Temple /(?)/
Tem·ple
Temple
n.
- A contrivence used in a loom for keeping the web stretched transversely. (Weaving)
Temple
n.
- The space, on either side of the head, back of the eye and forehead, above the zygomatic arch and in front of the ear. (Anat.)
- One of the side bars of a pair of spectacles, jointed to the bows, and passing one on either side of the head to hold the spectacles in place.
Temple
n.
- A place or edifice dedicated to the worship of some deity; as, the temple of Jupiter at Athens, or of Juggernaut in India.
-
The edifice erected at Jerusalem for the worship of Jehovah. (Jewish Antiq.)
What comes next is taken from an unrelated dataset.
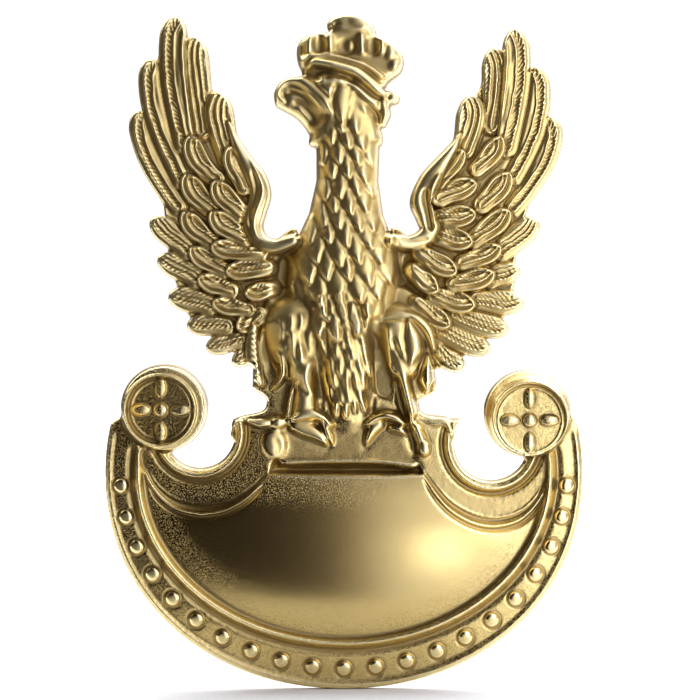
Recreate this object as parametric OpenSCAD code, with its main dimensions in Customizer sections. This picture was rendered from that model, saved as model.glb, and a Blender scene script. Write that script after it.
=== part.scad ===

Jesus walked in the temple in Solomon's porch.
-
Hence, among Christians, an edifice erected as a place of public worship; a church.
Can he whose life is a perpetual insult to the authority of God enter with any pleasure a temple consecrated to devotion and sanctified by prayer?
-
Fig.: Any place in which the divine presence specially resides.
Know ye not that ye are the temple of God, and that the spirit of God dwelleth in you?
The groves were God's first temples.
- A building dedicated to the administration of ordinances. (Mormon Ch.)
- A local organization of Odd Fellows.
Phrases & Compounds
- Inner Temple
- two buildings, or ranges of buildings, occupied by two inns of court in London, on the site of a monastic establishment of the Knights Templars, called the Temple.
Temple
v. t.
- To build a temple for; to appropriate a temple to; as, to temple a god. [R.]